> Task details: Copy out precisely the lines beginning at the line that contains "const petrifiedPalmWood = new THREE.Group();" and ending at the line that contains "# at the height", including both.

> Extracted material:
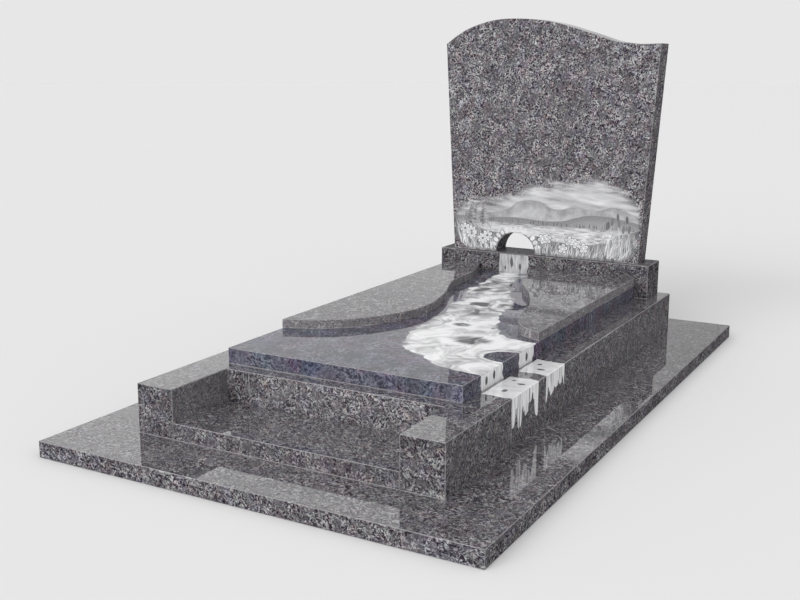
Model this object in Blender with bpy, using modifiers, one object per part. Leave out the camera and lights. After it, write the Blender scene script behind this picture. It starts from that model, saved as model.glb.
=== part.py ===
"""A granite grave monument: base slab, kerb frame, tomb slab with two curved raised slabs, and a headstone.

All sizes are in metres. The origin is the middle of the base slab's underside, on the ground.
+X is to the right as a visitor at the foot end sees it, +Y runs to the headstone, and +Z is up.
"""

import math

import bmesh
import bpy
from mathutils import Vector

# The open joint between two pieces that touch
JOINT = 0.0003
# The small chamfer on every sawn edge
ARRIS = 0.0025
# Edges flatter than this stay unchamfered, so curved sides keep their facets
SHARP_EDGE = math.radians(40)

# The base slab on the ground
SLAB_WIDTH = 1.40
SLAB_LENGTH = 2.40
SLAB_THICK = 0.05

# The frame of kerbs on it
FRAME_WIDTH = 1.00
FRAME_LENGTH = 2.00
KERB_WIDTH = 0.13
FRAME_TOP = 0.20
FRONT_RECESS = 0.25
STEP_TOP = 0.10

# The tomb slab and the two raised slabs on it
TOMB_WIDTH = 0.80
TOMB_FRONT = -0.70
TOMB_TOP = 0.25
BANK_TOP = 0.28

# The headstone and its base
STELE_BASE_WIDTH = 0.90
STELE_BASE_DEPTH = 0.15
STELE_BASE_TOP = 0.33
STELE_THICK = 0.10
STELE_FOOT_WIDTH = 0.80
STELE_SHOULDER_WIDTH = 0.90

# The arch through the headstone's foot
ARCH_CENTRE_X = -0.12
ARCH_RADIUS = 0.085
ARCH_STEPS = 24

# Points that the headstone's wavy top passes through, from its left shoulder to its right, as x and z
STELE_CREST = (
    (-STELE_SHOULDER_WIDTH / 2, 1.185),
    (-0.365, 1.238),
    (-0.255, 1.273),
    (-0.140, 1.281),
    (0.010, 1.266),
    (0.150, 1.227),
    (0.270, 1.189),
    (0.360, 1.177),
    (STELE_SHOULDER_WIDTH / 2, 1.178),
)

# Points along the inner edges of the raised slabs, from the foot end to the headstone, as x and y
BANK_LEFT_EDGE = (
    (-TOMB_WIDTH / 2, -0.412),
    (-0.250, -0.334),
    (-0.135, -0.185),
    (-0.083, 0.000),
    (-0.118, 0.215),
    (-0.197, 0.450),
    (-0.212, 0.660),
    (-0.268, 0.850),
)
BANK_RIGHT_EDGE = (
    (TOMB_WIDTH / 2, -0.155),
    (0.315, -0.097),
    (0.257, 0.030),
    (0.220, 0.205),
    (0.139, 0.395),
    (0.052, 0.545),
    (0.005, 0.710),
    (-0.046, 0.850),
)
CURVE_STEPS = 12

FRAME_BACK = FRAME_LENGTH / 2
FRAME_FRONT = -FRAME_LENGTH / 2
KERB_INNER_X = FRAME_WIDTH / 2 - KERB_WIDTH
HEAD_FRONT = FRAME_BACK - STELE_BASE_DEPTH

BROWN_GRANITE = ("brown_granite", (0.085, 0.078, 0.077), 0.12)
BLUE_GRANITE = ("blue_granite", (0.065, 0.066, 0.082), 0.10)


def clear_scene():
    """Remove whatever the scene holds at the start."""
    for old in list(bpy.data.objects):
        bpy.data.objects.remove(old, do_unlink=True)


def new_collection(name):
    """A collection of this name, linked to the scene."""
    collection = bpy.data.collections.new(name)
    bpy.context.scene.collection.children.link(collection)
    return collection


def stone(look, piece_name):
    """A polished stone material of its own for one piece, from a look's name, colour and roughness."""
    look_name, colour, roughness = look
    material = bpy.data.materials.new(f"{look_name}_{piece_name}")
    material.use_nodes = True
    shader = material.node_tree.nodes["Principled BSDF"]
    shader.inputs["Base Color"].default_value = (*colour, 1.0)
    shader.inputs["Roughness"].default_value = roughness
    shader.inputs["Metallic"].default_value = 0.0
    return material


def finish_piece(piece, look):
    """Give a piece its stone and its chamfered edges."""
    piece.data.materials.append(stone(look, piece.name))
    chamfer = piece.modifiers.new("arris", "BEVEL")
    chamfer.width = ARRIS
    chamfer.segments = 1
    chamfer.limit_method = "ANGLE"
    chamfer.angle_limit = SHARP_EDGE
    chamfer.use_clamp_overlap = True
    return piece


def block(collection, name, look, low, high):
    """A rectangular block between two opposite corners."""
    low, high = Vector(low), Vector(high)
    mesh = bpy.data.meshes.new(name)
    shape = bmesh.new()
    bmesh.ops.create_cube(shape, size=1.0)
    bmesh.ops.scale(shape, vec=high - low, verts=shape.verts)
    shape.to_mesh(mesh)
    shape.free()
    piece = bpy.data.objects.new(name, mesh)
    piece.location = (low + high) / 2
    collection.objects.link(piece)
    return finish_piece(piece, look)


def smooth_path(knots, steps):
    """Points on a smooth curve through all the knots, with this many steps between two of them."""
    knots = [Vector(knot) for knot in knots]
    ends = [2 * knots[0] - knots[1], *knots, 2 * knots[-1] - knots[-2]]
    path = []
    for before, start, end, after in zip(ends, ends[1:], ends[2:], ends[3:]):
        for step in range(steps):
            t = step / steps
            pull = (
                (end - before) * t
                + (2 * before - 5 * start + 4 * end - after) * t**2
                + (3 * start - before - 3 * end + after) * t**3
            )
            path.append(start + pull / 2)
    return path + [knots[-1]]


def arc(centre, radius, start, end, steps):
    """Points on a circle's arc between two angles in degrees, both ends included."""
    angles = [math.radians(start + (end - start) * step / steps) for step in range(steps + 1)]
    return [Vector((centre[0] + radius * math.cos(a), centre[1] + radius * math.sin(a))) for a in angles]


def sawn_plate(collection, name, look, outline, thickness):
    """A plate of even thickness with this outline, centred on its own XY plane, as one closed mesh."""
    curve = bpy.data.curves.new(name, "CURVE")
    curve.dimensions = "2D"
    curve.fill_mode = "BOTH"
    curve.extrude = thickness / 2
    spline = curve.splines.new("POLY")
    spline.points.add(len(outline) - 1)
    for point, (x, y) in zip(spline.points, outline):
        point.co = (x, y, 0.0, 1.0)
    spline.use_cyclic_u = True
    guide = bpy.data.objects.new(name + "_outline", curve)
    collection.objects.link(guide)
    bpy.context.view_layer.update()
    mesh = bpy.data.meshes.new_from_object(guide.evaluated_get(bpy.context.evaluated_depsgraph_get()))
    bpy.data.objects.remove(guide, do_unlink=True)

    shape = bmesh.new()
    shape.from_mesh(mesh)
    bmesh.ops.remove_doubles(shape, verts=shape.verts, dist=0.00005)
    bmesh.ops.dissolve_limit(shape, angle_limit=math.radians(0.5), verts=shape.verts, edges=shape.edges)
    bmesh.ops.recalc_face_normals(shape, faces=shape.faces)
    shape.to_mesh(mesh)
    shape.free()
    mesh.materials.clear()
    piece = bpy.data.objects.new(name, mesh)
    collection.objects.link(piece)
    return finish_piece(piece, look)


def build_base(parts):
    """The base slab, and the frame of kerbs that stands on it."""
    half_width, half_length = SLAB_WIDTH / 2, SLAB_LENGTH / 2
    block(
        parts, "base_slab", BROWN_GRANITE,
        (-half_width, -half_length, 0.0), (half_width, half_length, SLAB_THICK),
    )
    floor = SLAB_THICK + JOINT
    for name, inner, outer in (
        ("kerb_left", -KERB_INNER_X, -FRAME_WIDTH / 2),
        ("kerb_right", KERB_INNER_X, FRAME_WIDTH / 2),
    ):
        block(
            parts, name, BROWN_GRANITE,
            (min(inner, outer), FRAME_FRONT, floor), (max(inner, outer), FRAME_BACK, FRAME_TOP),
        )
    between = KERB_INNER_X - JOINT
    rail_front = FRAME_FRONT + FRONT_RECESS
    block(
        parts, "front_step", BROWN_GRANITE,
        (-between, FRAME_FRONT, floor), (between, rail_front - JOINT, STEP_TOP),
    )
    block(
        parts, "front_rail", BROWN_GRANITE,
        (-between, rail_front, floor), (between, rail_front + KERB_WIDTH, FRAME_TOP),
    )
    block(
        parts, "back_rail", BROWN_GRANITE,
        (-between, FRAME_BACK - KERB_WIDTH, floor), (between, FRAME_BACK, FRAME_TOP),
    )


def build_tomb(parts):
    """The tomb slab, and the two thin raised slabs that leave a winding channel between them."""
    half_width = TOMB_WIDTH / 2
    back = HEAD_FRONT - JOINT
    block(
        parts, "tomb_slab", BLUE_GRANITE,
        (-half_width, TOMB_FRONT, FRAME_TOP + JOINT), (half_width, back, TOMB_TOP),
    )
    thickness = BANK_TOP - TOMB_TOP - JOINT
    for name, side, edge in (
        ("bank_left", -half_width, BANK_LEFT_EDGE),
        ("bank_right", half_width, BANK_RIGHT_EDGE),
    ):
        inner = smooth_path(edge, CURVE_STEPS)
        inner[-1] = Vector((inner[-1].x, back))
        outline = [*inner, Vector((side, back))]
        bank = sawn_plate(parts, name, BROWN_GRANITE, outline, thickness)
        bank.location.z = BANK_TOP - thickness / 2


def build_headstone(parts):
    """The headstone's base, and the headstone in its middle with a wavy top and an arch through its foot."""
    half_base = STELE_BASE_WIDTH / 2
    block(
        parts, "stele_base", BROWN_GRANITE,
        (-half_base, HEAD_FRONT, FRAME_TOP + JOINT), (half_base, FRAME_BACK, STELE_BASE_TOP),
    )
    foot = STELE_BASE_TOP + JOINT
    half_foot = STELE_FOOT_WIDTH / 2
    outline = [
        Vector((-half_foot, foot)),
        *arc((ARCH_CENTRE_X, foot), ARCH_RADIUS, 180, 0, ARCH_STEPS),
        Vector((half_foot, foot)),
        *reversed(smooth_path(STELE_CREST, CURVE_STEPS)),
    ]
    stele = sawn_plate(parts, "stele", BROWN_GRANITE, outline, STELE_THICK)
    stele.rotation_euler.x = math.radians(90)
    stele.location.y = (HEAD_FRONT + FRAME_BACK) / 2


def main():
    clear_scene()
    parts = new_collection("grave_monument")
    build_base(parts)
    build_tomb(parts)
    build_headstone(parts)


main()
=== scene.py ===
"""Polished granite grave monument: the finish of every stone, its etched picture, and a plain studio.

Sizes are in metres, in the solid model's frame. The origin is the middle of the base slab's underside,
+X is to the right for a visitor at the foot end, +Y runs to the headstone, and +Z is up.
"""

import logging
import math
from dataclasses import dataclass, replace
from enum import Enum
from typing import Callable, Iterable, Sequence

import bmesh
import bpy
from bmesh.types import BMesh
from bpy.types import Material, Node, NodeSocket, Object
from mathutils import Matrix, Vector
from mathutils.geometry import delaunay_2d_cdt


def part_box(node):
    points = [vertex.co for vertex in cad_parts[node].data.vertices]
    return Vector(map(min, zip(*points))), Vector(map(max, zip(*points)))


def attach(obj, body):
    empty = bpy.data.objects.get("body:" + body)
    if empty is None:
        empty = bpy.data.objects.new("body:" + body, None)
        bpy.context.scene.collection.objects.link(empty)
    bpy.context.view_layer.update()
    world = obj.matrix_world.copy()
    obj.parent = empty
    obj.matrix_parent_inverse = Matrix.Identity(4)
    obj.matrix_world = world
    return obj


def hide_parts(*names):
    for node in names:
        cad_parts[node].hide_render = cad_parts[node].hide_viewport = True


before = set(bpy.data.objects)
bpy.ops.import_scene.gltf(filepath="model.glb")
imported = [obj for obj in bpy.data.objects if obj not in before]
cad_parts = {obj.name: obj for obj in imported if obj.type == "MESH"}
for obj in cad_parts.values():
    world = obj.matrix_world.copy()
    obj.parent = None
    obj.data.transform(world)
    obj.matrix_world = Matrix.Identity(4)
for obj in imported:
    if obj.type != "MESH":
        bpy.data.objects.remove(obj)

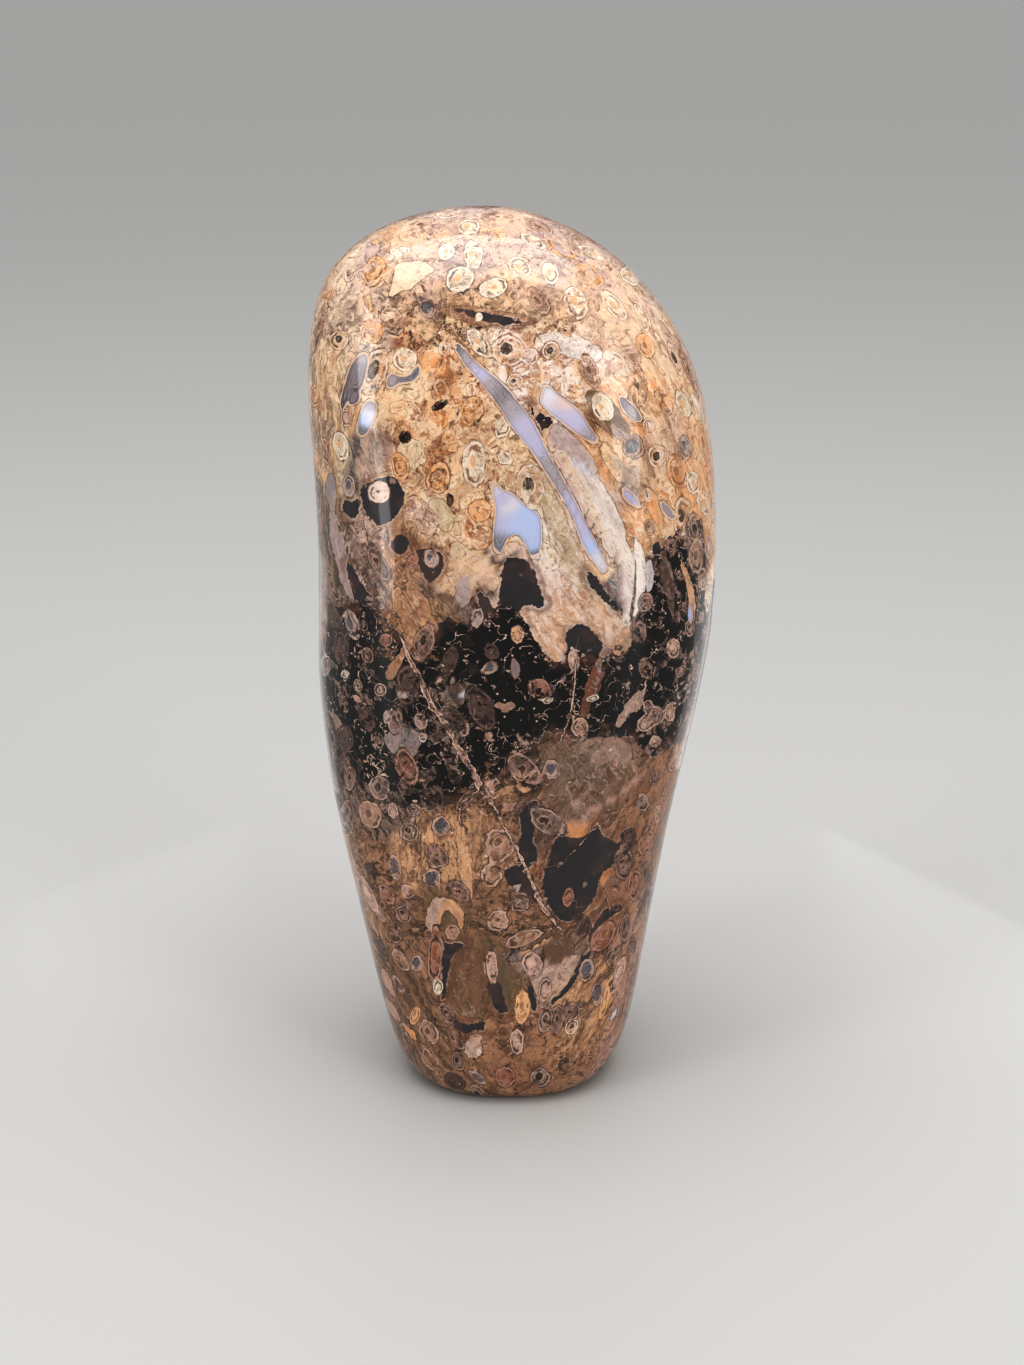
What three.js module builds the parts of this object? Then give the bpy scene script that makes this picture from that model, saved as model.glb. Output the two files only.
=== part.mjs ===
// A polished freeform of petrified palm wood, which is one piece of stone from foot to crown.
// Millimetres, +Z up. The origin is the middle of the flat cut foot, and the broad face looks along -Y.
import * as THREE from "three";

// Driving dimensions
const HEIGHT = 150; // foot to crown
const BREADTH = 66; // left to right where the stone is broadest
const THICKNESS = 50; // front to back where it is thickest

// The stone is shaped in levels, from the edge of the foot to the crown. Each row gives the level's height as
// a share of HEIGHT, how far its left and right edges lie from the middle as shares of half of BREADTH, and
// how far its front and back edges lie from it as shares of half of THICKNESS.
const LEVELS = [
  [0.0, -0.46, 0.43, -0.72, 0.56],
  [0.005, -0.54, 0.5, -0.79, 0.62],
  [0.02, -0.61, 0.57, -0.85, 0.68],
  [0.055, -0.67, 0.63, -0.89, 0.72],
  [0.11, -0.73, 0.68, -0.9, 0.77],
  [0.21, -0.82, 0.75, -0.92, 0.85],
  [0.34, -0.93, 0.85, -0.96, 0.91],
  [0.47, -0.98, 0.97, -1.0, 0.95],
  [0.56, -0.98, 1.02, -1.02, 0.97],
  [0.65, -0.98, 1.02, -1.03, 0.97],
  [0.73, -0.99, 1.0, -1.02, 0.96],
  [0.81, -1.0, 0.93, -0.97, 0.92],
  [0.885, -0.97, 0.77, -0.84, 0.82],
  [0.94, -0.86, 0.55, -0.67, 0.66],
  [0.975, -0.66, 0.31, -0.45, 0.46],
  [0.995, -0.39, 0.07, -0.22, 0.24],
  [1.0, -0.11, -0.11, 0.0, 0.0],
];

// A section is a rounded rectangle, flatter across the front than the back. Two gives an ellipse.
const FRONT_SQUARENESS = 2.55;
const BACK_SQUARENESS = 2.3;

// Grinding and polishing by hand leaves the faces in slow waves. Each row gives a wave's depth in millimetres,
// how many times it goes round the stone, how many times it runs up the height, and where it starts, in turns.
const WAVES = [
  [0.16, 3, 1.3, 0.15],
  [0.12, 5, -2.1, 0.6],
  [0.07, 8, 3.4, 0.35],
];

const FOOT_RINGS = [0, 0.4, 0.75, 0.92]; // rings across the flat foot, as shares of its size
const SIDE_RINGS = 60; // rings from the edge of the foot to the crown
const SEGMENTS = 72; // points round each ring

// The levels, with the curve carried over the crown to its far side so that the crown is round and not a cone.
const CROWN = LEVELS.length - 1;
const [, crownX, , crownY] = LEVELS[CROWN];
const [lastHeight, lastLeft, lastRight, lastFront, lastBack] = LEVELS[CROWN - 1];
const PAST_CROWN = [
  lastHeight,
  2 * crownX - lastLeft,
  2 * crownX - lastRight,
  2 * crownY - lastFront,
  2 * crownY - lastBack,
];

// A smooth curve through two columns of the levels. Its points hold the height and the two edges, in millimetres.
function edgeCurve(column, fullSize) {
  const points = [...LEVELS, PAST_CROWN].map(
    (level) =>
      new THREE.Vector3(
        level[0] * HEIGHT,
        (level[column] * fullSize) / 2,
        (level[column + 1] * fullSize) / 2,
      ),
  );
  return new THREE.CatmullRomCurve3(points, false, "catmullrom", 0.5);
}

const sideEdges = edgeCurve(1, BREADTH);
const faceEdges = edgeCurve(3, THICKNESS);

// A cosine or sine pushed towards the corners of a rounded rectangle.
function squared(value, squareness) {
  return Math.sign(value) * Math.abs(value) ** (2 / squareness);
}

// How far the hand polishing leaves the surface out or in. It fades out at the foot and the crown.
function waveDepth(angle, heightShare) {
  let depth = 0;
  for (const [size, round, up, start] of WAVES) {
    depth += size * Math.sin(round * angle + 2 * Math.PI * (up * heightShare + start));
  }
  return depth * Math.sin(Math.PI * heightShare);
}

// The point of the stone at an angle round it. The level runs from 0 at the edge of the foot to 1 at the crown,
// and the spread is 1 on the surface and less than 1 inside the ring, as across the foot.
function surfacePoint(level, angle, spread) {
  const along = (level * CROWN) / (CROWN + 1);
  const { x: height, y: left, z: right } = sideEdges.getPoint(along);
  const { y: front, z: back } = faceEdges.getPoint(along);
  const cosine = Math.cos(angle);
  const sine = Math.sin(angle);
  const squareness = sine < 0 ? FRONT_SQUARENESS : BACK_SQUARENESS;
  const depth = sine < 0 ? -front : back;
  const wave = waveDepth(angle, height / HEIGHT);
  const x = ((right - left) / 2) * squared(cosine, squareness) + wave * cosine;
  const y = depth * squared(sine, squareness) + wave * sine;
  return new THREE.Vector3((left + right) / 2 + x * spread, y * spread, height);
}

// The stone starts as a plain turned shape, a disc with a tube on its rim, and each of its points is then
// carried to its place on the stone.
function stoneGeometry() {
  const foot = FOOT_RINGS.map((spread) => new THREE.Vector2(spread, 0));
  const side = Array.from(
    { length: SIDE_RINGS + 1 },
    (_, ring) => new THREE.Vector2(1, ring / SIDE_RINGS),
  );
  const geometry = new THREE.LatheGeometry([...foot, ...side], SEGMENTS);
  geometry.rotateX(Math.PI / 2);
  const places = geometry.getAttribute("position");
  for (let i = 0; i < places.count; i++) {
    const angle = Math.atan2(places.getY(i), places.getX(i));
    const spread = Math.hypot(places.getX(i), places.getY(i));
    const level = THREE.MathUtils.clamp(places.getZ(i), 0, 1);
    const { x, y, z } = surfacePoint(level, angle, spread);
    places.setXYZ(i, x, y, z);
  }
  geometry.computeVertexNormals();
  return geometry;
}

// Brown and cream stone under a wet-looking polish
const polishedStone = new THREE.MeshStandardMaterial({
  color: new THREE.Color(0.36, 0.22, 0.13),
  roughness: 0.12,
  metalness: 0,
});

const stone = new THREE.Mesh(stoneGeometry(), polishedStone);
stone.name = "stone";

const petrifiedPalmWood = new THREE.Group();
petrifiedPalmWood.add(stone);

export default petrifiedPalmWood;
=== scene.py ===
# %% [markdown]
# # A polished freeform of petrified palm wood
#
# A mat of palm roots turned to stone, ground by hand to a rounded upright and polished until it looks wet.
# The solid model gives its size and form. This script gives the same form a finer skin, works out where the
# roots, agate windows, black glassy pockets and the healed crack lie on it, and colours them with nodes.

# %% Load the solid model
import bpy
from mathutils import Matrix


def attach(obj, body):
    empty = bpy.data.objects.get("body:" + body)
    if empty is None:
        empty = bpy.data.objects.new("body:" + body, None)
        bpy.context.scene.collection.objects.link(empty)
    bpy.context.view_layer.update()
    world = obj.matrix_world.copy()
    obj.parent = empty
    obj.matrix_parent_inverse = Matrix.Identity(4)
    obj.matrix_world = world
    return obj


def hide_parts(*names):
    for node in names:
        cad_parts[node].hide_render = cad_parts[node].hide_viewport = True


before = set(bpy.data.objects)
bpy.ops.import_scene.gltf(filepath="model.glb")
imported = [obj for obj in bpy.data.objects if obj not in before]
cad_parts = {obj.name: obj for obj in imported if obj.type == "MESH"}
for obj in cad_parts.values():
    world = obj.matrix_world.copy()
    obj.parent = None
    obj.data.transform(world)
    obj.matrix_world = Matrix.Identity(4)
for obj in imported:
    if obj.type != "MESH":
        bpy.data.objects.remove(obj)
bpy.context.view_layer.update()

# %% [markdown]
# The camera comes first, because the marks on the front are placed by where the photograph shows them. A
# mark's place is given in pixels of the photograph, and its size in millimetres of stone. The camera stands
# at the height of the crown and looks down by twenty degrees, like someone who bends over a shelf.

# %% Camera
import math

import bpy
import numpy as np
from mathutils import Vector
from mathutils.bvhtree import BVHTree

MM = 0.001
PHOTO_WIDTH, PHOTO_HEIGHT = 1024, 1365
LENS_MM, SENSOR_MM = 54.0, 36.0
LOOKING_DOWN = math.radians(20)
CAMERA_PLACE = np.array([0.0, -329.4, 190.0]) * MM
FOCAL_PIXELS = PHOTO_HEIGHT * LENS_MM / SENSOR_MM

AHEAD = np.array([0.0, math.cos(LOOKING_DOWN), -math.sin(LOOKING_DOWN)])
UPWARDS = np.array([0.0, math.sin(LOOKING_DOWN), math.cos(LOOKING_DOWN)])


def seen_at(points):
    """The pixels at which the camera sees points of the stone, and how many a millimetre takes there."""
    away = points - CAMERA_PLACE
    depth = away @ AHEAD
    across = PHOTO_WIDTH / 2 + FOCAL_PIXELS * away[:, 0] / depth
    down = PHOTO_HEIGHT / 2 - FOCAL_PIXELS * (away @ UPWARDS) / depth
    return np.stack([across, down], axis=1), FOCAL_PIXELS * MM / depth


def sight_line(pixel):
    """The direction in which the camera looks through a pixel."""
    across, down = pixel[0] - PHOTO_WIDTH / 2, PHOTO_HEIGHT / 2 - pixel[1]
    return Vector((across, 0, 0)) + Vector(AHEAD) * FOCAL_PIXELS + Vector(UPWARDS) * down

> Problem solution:
const petrifiedPalmWood = new THREE.Group();
petrifiedPalmWood.add(stone);

export default petrifiedPalmWood;
=== scene.py ===
# %% [markdown]
# # A polished freeform of petrified palm wood
#
# A mat of palm roots turned to stone, ground by hand to a rounded upright and polished until it looks wet.
# The solid model gives its size and form. This script gives the same form a finer skin, works out where the
# roots, agate windows, black glassy pockets and the healed crack lie on it, and colours them with nodes.

# %% Load the solid model
import bpy
from mathutils import Matrix


def attach(obj, body):
    empty = bpy.data.objects.get("body:" + body)
    if empty is None:
        empty = bpy.data.objects.new("body:" + body, None)
        bpy.context.scene.collection.objects.link(empty)
    bpy.context.view_layer.update()
    world = obj.matrix_world.copy()
    obj.parent = empty
    obj.matrix_parent_inverse = Matrix.Identity(4)
    obj.matrix_world = world
    return obj


def hide_parts(*names):
    for node in names:
        cad_parts[node].hide_render = cad_parts[node].hide_viewport = True


before = set(bpy.data.objects)
bpy.ops.import_scene.gltf(filepath="model.glb")
imported = [obj for obj in bpy.data.objects if obj not in before]
cad_parts = {obj.name: obj for obj in imported if obj.type == "MESH"}
for obj in cad_parts.values():
    world = obj.matrix_world.copy()
    obj.parent = None
    obj.data.transform(world)
    obj.matrix_world = Matrix.Identity(4)
for obj in imported:
    if obj.type != "MESH":
        bpy.data.objects.remove(obj)
bpy.context.view_layer.update()

# %% [markdown]
# The camera comes first, because the marks on the front are placed by where the photograph shows them. A
# mark's place is given in pixels of the photograph, and its size in millimetres of stone. The camera stands
# at the height of the crown and looks down by twenty degrees, like someone who bends over a shelf.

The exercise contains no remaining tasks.